As for the players drafted this year, the Nets' crop might challenge the 2001 Warriors' for single best draft in the modern era. You might argue that getting one transcendent player is more valuable than getting an All Star, a borderline All Star, and a solid starter, in a sense, and I'm not really in position to argue that the Ws' draft was better than, say, the Cavs' in 2003, but nobody else has achieved that feat, before or after the year the Ws picked Jason Richardson, Troy Murphy, and Gilbert Arenas.

Brook Lopez is in the process of proving himself a solid starting center in the league, and potentially Dwight Howard's All Star backup for years to come. Ryan Anderson was my pet pick for the Bobcats, and he's already outscoring and drastically outrebounding a similar player, Andrea Bargnani. Chris Douglas Roberts is hardly seeing any floor time because he's behind some guy named Vince, but he's a first round talent who's far from embarrassed himself when he has played. He'll get his chances.

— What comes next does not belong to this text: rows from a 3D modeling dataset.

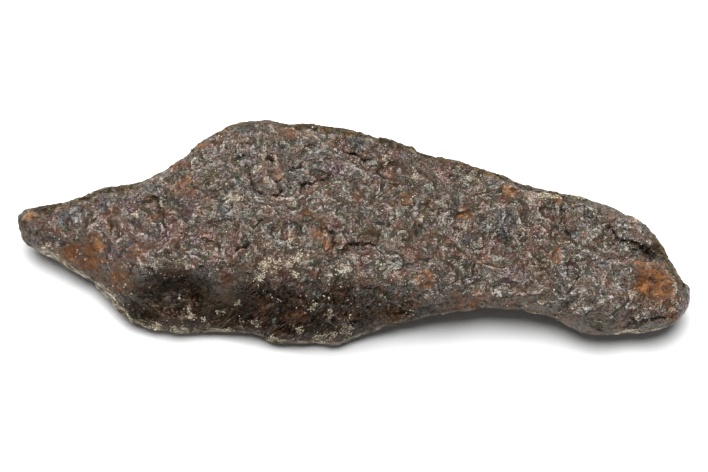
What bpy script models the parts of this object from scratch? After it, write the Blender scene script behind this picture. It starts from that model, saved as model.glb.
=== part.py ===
"""Iron meteorite: one torn, flattened sliver of nickel-iron, lying on its flat side.

It is a single solid. +X runs along the sliver to its round end, +Y to its back edge and
+Z up. The origin is on the surface it rests on, under the middle of its box.
Sizes are in millimetres, and MM turns them into Blender's metres. The points below share one
drawing frame, whose middle lies a fraction of a millimetre from the finished stone's origin.
"""

import math

import bpy
import numpy as np
from mathutils import Vector, noise

MM = 0.001

# The girdle is the widest line round the stone, seen from above, from its pointed left end
# to its round right end. Each point is (x, y, height over the floor).
BACK_EDGE = [
    (-33.9, 2.0, 3.2), (-33.3, 3.2, 3.5), (-31.5, 3.5, 3.7), (-28.7, 3.8, 4.0), (-26.0, 4.4, 4.4),
    (-25.1, 4.9, 4.6), (-23.5, 5.1, 4.8), (-20.9, 5.3, 5.2), (-19.4, 6.2, 5.5), (-16.8, 8.0, 6.0),
    (-14.6, 10.0, 6.3), (-12.6, 11.1, 6.5), (-11.2, 11.4, 6.6), (-7.7, 11.3, 6.8), (-3.4, 11.0, 6.8),
    (-1.2, 10.7, 6.8), (2.1, 9.9, 6.7), (4.4, 9.3, 6.6), (6.8, 8.3, 6.5), (8.2, 8.2, 6.4),
    (10.1, 7.3, 6.2), (12.7, 6.4, 6.0), (15.8, 5.4, 5.7), (18.5, 4.4, 5.4), (20.4, 4.1, 5.2),
    (22.3, 4.1, 5.1), (24.7, 3.2, 4.8), (28.4, 1.4, 4.3), (30.0, 0.0, 4.0), (31.1, -1.8, 3.8),
    (32.5, -4.5, 3.4), (33.4, -6.2, 3.1),
]
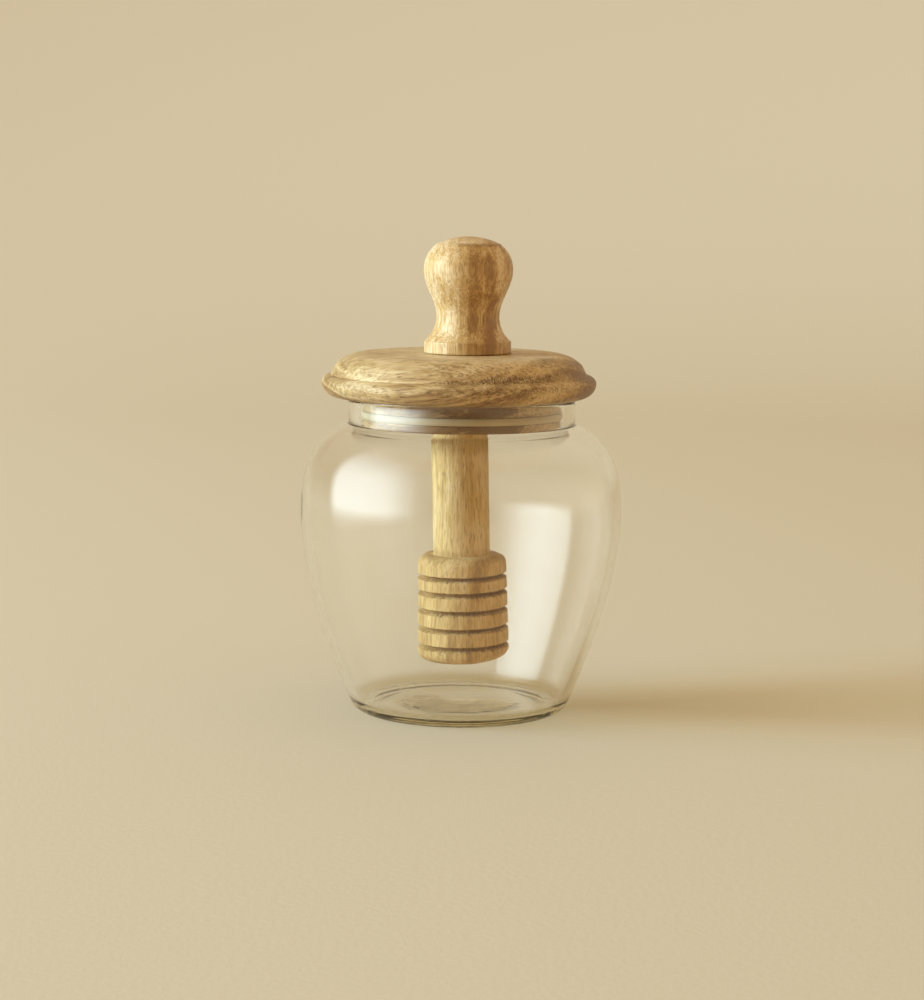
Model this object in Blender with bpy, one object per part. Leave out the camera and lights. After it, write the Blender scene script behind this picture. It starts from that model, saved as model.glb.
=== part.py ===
"""Glass honey pot with a turned wooden lid, a gasket, a knob and a honey dipper under the lid.

Metres, +Z up. The origin is on the jar's axis, on the surface that its foot stands on,
and -Y is the front. Every piece is turned: a profile of (radius, height) points is spun
about its own axis. The wooden pieces are hand made, so their axes differ a little.
"""

import math

import bmesh
import bpy
from mathutils import Matrix, Vector

# Jar: blown glass, with a taper below the belly and a rounder shoulder above it
BELLY_RADIUS = 0.0500
BELLY_HEIGHT = 0.0605
BASE_RADIUS = 0.0331
TAPER_POWER = 1.62
SHOULDER_RISE = 0.0339
SHOULDER_POWER = 3.04
NECK_RADIUS = 0.03525
NECK_CORNER_ROUNDING = 0.0006
RIM_HEIGHT = 0.0980
RIM_ROUNDING = 0.0012
BORE_RADIUS = 0.0320
BORE_CORNER_ROUNDING = 0.0015
BORE_CORNER_RISE = 0.0009
WALL = 0.0025
FLOOR_HEIGHT = 0.0028
FLOOR_ROUNDING = 0.0040
HEEL_ROUNDING = 0.0045
WALL_BASE_HEIGHT = 0.0032
FOOT_RING_INNER_RADIUS = 0.0272
RECESS_RADIUS = 0.0262
RECESS_DEPTH = 0.0010

# Lid: a domed disc whose steep edge ends at a narrow ledge over a bead, and a plug below it.
# Heights are measured up from the disc's underside.
RIM_GAP = 0.0003
DISC_SHIFT = -0.0010
DISC_RADIUS = 0.0427
DISC_THICKNESS = 0.0135
BEAD_HEIGHT = 0.0065
BEAD_WIDEST_HEIGHT = 0.0045
LEDGE_OUTER_RADIUS = 0.0412
LEDGE_INNER_RADIUS = 0.0399
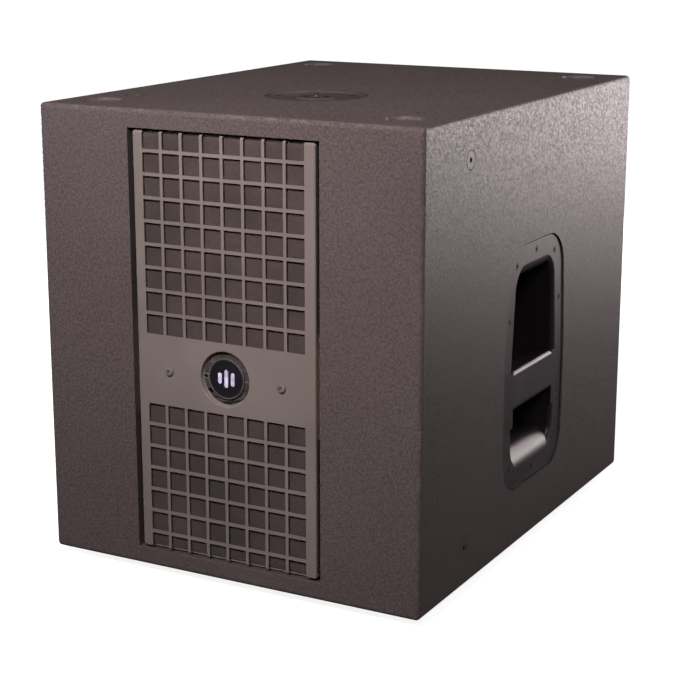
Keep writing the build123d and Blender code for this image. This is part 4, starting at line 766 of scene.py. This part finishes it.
# ------------------------------------------------------------------ camera
# solved from the corners, the grille slot and the handle
AZIMUTH, ELEVATION = radians(28.517), radians(14.249)
CAMERA_PLACE = (0.94417, -1.77714, 0.72725)
FOCAL_LENGTH, SENSOR_WIDTH = 90.8, 36.0


def place_camera():
    data = bpy.data.cameras.new("camera")
    data.lens = FOCAL_LENGTH
    data.sensor_width = SENSOR_WIDTH
    data.clip_start = 0.05
    data.clip_end = 100.0
    made = bpy.data.objects.new("camera", data)
    bpy.context.scene.collection.objects.link(made)
    made.location = CAMERA_PLACE
    back = Vector((sin(AZIMUTH) * cos(ELEVATION), -cos(AZIMUTH) * cos(ELEVATION), sin(ELEVATION)))
    made.rotation_mode = "QUATERNION"
    made.rotation_quaternion = (-back).to_track_quat("-Z", "Y")
    bpy.context.scene.camera = made


place_camera()


# ------------------------------------------------------------------ floor and light
FLOOR_LIT = (0.3, 0.3, 0.3, 1)
FLOOR_TO_OBJECT = (0.07, 0.065, 0.065, 1)
# glow at the first distance from the object's foot, in metres, and at the second and beyond
FLOOR_GLOW = {"From Min": 0.3, "From Max": 1.1, "To Min": 0.88, "To Max": 1.0}
FLOOR_REACH = 60.0
WHITE = (1, 1, 1, 1)
ROOM_COLOUR = (1.0, 0.9, 0.9, 1)
# strength of the room's light by the height of its direction
ROOM_RISE = {"From Min": 0.05, "From Max": 0.9, "To Min": 0.018, "To Max": 0.135}
WARM = (1.0, 0.88, 0.89)


def ramp(tree, source, limits):
    """Map range node fed by a socket; its output."""
    node = tree.nodes.new("ShaderNodeMapRange")
    for field, number in limits.items():
        node.inputs[field].default_value = number
    tree.links.new(source, node.inputs["Value"])
    return node.outputs[0]


def split_by_ray(tree, unseen, seen, output):
    """Send one shader to the output for what the camera sees, and another for all else."""
    choose = tree.nodes.new("ShaderNodeMixShader")
    path = tree.nodes.new("ShaderNodeLightPath")
    tree.links.new(path.outputs["Is Camera Ray"], choose.inputs[0])
    tree.links.new(unseen, choose.inputs[1])
    tree.links.new(seen, choose.inputs[2])
    tree.links.new(choose.outputs[0], output.inputs[0])


def stage_floor():
    """Large pale floor, brighter to the eye than in what it throws back on the object."""
    material = bpy.data.materials.new("floor")
    material.use_nodes = True
    tree = material.node_tree
    tree.nodes.clear()
    output = tree.nodes.new("ShaderNodeOutputMaterial")
    pale = tree.nodes.new("ShaderNodeBsdfDiffuse")
    pale.inputs[0].default_value = FLOOR_LIT
    glow = tree.nodes.new("ShaderNodeEmission")
    glow.inputs[0].default_value = WHITE
    place = tree.nodes.new("ShaderNodeTexCoord")
    reach = tree.nodes.new("ShaderNodeVectorMath")
    reach.operation = "LENGTH"
    tree.links.new(place.outputs["Object"], reach.inputs[0])
    tree.links.new(ramp(tree, reach.outputs["Value"], FLOOR_GLOW), glow.inputs[1])
    seen = tree.nodes.new("ShaderNodeAddShader")
    tree.links.new(pale.outputs[0], seen.inputs[0])
    tree.links.new(glow.outputs[0], seen.inputs[1])
    dim = tree.nodes.new("ShaderNodeBsdfDiffuse")
    dim.inputs[0].default_value = FLOOR_TO_OBJECT
    split_by_ray(tree, dim.outputs[0], seen.outputs[0], output)
    mesh = bpy.data.meshes.new("stage_floor")
    far = FLOOR_REACH
    mesh.from_pydata([(-far, -far, 0), (far, -far, 0), (far, far, 0), (-far, far, 0)], [], [(0, 1, 2, 3)])
    mesh.materials.append(material)
    made = bpy.data.objects.new("stage_floor", mesh)
    bpy.context.scene.collection.objects.link(made)


def studio_world():
    """White to the camera; to the object, a dim room that is lighter overhead."""
    world = bpy.data.worlds.new("studio")
    bpy.context.scene.world = world
    world.use_nodes = True
    tree = world.node_tree
    tree.nodes.clear()
    output = tree.nodes.new("ShaderNodeOutputWorld")
    backdrop = tree.nodes.new("ShaderNodeBackground")
    backdrop.inputs[0].default_value = WHITE
    backdrop.inputs[1].default_value = 1.0
    room = tree.nodes.new("ShaderNodeBackground")
    room.inputs[0].default_value = ROOM_COLOUR
    direction = tree.nodes.new("ShaderNodeTexCoord")
    parts = tree.nodes.new("ShaderNodeSeparateXYZ")
    tree.links.new(direction.outputs["Generated"], parts.inputs[0])
    tree.links.new(ramp(tree, parts.outputs["Z"], ROOM_RISE), room.inputs[1])
    split_by_ray(tree, room.outputs[0], backdrop.outputs[0], output)


def softbox(name, place, target, width, height, power, colour=(1, 1, 1), spread=180, mirrored=True):
    """Rectangular light turned to a target; power is in watts and spread in degrees."""
    light = bpy.data.lights.new(name, "AREA")
    light.shape = "RECTANGLE"
    light.size, light.size_y = width, height
    light.energy = power
    light.color = colour
    light.spread = radians(spread)
    made = bpy.data.objects.new(name, light)
    bpy.context.scene.collection.objects.link(made)
    made.location = place
    made.visible_glossy = mirrored
    made.rotation_mode = "QUATERNION"
    made.rotation_quaternion = (Vector(place) - Vector(target)).to_track_quat("Z", "Y")
    made.visible_camera = False


stage_floor()
# kept out of reflections, or the top face seen from behind turns white
softbox("front", (0.1, -1.64, 1.55), (0.02, -0.3, 0.72), 0.45, 0.5, 16, spread=62, mirrored=False)
softbox("front_right", (1.5, -2.1, 2.0), (0.0, -0.3, 0.3), 0.6, 0.6, 20)
softbox("front_left", (-1.9, -1.7, 0.8), (0.0, -0.2, 0.4), 1.0, 0.8, 4)
softbox("sheen", (1.0, 1.95, 0.72), (0.1, 0.0, 0.35), 1.3, 1.15, 22, WARM)
# these stay below the top face, so it reflects none of them
softbox("near_sheen", (1.0, 1.85, 0.27), (0.2, 0.0, 0.3), 1.3, 0.48, 1.2, WARM)
softbox("far_sheen", (1.35, 2.5, 0.27), (0.2, 0.0, 0.3), 1.7, 0.48, 3.4, WARM)
softbox("low_sheen", (0.85, 1.2, 0.2), (0.2, 0.0, 0.3), 0.7, 0.36, 0.9, WARM)
softbox("right", (2.2, 0.6, 0.27), (0.2, 0.0, 0.3), 1.2, 0.48, 3)
softbox("back", (-0.9, 1.9, 0.27), (0.0, 0.3, 0.27), 1.1, 0.44, 34)
softbox("back_left", (-1.9, 0.6, 0.27), (-0.2, 0.0, 0.27), 1.1, 0.44, 22)

studio_world()
bpy.context.scene.view_settings.view_transform = "Standard"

All those guys are going to be underpaid for the next three seasons, relative to their production, so the Nets can make a play for a superstar in that time to go along with Harris and the solid supporting cast. Obviously, one could come in the summer of 2010--after LeBron, I'd love to see Devin Harris play with Joe Johnson--but, depending on how things play out, they could opt to let their young core carry the load until offering Melo or Pau a max deal in 2011.


For tonight and tomorrow, Devin Harris is going to be a nightmare to defend. He's too quick for Raymond and Raja, too big for DJ. It may actually be worth our while to activate Shannon Brown and let him take a crack at defending him at times out of the one spot. Unfortunately, because Larry Brown and MJ have gathered a bunch of six foot and shorter point guards, none of them are going to be able to guard the Nets' twos, primarily Vince. I suppose, given the options, I'd take my chances with Felton and DJ on Harris. But I'd have Raja and Carroll guard Simmons when he's out there, and put Wallace on Vince. Diaw takes Yi or Anderson, and Emeka takes Lopez and the other centers.

If they go big and play Harris, Vince, Chairman, Anderson, and Lopez, we're kinda screwed because Brown keeps wanting to play small without playing a style conducive to a small lineup. He puts three guards out there, but they still walk the ball up the floor and play halfcourt ball, mostly neutering any advantage the small lineup offers. Could we see Boris as the nominal two, with Wallace, Howard, and Okafor? Will the 6-8 Adam Morrison get a chance to match up on Yi? The Bobcats have lots of roster flexibility, but Larry Brown will have to bend, first.